INFORMATION PROVIDED:
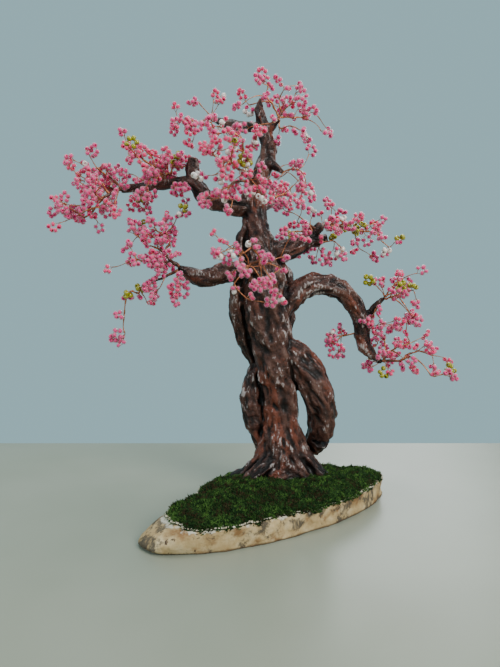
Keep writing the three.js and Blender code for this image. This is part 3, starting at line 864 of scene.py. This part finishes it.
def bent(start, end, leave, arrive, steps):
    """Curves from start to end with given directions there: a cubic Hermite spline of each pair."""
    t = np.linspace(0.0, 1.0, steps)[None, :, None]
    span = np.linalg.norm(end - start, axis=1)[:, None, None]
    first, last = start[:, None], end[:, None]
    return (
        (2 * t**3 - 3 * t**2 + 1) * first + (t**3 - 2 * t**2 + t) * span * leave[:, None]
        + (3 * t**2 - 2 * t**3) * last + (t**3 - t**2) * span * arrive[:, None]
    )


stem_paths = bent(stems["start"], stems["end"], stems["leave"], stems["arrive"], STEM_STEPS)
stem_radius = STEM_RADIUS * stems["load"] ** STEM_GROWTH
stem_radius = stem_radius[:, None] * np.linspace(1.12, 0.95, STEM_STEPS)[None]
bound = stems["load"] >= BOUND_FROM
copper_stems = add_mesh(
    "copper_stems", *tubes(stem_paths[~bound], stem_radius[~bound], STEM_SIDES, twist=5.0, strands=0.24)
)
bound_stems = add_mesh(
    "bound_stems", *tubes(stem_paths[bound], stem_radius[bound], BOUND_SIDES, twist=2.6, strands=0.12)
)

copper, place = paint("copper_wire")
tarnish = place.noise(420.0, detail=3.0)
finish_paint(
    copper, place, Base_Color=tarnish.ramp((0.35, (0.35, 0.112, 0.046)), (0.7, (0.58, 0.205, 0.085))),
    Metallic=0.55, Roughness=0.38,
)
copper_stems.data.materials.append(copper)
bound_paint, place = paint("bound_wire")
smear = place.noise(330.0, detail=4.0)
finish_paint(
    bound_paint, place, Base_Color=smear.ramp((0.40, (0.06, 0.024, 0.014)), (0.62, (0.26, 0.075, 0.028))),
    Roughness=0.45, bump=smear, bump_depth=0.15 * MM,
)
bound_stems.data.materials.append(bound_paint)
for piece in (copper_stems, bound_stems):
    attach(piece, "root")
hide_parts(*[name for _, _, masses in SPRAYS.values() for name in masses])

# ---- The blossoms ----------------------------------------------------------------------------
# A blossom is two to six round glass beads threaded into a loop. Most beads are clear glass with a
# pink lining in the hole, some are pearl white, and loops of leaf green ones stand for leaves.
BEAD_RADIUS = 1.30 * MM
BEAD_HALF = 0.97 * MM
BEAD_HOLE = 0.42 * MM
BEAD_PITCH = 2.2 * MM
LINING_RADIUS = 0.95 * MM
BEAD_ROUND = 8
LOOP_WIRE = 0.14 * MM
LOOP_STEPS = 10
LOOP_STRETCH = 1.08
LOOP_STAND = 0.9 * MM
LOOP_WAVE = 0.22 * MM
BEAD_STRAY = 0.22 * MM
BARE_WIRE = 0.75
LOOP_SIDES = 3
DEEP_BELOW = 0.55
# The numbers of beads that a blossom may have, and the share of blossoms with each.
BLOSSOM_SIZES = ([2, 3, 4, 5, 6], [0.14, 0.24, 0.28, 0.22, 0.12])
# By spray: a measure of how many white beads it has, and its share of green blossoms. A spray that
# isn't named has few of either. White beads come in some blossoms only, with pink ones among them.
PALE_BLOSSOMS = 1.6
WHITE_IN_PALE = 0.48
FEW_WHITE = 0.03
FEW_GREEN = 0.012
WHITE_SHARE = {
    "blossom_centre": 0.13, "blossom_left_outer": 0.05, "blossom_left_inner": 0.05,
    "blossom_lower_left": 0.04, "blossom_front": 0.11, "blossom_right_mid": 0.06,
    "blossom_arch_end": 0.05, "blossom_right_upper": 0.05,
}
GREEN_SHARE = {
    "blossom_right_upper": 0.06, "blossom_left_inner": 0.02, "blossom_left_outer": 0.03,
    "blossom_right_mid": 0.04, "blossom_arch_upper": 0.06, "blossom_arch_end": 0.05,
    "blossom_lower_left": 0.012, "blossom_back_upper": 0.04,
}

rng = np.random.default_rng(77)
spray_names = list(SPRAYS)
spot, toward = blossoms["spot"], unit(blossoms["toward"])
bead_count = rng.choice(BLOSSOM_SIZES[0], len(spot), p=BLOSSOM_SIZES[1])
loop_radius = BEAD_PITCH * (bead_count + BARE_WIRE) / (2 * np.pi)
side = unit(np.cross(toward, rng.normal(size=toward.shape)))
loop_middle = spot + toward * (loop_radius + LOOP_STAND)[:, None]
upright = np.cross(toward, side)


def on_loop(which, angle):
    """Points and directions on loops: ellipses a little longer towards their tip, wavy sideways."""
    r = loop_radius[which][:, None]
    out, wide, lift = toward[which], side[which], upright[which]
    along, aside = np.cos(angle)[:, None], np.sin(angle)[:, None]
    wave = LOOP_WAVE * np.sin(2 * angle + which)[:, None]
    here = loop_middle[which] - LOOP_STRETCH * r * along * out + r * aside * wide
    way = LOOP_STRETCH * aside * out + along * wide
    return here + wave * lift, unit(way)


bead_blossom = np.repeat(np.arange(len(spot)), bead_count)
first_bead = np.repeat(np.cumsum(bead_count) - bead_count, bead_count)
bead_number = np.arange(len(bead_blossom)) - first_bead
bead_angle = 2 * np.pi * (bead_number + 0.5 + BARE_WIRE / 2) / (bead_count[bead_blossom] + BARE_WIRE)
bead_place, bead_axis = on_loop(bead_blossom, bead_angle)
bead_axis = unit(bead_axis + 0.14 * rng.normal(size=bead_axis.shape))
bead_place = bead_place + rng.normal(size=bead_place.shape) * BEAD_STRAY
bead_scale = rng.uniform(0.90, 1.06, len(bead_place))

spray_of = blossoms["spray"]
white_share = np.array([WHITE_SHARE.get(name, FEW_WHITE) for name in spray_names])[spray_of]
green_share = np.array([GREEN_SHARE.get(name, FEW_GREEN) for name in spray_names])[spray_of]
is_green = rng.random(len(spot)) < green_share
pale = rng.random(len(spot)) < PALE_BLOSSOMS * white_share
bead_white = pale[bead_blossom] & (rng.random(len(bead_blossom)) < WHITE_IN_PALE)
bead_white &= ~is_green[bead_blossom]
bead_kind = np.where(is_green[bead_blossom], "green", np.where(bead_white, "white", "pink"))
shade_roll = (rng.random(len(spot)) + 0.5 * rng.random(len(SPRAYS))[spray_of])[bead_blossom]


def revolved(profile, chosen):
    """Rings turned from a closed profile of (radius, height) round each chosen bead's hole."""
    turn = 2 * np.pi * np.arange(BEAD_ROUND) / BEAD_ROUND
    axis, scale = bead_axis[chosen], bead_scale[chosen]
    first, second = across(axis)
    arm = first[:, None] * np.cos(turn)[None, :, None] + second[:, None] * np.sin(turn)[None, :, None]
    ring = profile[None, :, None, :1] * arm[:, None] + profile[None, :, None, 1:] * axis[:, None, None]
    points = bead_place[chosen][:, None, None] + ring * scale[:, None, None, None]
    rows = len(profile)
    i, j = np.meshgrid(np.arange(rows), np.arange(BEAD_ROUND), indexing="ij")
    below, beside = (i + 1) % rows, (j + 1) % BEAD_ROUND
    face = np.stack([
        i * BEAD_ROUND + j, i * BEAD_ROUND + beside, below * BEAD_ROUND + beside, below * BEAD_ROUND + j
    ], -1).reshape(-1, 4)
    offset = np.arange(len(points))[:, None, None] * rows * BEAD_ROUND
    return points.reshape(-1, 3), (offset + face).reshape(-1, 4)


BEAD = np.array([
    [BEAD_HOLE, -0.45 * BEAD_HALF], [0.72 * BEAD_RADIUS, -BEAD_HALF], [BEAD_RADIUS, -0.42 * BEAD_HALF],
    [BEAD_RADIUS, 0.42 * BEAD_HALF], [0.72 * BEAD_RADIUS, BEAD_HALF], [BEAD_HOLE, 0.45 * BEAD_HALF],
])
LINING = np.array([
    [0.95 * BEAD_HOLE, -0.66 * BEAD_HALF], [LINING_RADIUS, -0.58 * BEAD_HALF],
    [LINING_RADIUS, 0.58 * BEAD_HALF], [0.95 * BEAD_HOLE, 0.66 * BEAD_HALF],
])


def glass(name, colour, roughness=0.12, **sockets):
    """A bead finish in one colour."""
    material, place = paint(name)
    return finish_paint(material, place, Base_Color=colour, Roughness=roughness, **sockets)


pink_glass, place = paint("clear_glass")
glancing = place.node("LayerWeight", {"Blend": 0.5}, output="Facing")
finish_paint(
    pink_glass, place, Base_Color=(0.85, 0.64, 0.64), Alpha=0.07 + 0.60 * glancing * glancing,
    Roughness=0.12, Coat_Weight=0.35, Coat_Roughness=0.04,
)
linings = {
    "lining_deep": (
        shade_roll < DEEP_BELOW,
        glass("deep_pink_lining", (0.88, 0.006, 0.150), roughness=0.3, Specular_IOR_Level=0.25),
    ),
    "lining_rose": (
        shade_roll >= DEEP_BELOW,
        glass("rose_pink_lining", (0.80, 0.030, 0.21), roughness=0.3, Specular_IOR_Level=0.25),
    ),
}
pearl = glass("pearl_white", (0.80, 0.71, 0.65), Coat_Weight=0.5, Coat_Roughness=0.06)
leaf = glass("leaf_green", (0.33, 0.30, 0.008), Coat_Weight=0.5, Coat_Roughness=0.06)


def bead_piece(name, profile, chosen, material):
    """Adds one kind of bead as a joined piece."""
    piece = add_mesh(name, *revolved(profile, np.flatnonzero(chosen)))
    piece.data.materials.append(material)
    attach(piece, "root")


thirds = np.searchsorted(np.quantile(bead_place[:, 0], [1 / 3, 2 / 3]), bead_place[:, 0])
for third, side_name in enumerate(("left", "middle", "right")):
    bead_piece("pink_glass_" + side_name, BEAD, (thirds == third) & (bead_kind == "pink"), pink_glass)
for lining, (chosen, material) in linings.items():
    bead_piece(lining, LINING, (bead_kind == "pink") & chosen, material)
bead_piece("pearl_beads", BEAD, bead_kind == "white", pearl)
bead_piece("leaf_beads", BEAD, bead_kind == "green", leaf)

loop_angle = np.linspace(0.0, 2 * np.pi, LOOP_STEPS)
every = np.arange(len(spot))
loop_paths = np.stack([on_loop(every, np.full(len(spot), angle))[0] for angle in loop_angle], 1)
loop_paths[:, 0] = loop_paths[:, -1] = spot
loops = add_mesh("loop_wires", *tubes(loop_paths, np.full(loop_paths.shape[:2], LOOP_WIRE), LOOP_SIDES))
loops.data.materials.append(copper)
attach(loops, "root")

EXERCISE:
Copy exactly the lines that run from the first line of the data to the line containing "hide_parts(*[name for _, _, masses", please, with both ends included and nothing else.

TASK ANSWER:
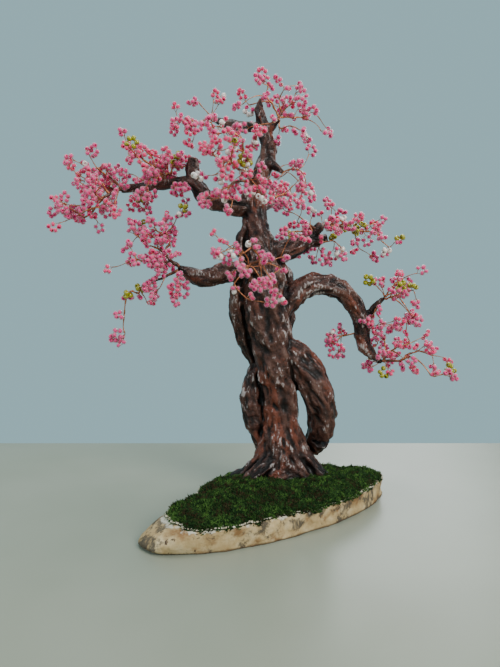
Keep writing the three.js and Blender code for this image. This is part 3, starting at line 864 of scene.py. This part finishes it.
def bent(start, end, leave, arrive, steps):
    """Curves from start to end with given directions there: a cubic Hermite spline of each pair."""
    t = np.linspace(0.0, 1.0, steps)[None, :, None]
    span = np.linalg.norm(end - start, axis=1)[:, None, None]
    first, last = start[:, None], end[:, None]
    return (
        (2 * t**3 - 3 * t**2 + 1) * first + (t**3 - 2 * t**2 + t) * span * leave[:, None]
        + (3 * t**2 - 2 * t**3) * last + (t**3 - t**2) * span * arrive[:, None]
    )


stem_paths = bent(stems["start"], stems["end"], stems["leave"], stems["arrive"], STEM_STEPS)
stem_radius = STEM_RADIUS * stems["load"] ** STEM_GROWTH
stem_radius = stem_radius[:, None] * np.linspace(1.12, 0.95, STEM_STEPS)[None]
bound = stems["load"] >= BOUND_FROM
copper_stems = add_mesh(
    "copper_stems", *tubes(stem_paths[~bound], stem_radius[~bound], STEM_SIDES, twist=5.0, strands=0.24)
)
bound_stems = add_mesh(
    "bound_stems", *tubes(stem_paths[bound], stem_radius[bound], BOUND_SIDES, twist=2.6, strands=0.12)
)

copper, place = paint("copper_wire")
tarnish = place.noise(420.0, detail=3.0)
finish_paint(
    copper, place, Base_Color=tarnish.ramp((0.35, (0.35, 0.112, 0.046)), (0.7, (0.58, 0.205, 0.085))),
    Metallic=0.55, Roughness=0.38,
)
copper_stems.data.materials.append(copper)
bound_paint, place = paint("bound_wire")
smear = place.noise(330.0, detail=4.0)
finish_paint(
    bound_paint, place, Base_Color=smear.ramp((0.40, (0.06, 0.024, 0.014)), (0.62, (0.26, 0.075, 0.028))),
    Roughness=0.45, bump=smear, bump_depth=0.15 * MM,
)
bound_stems.data.materials.append(bound_paint)
for piece in (copper_stems, bound_stems):
    attach(piece, "root")
hide_parts(*[name for _, _, masses in SPRAYS.values() for name in masses])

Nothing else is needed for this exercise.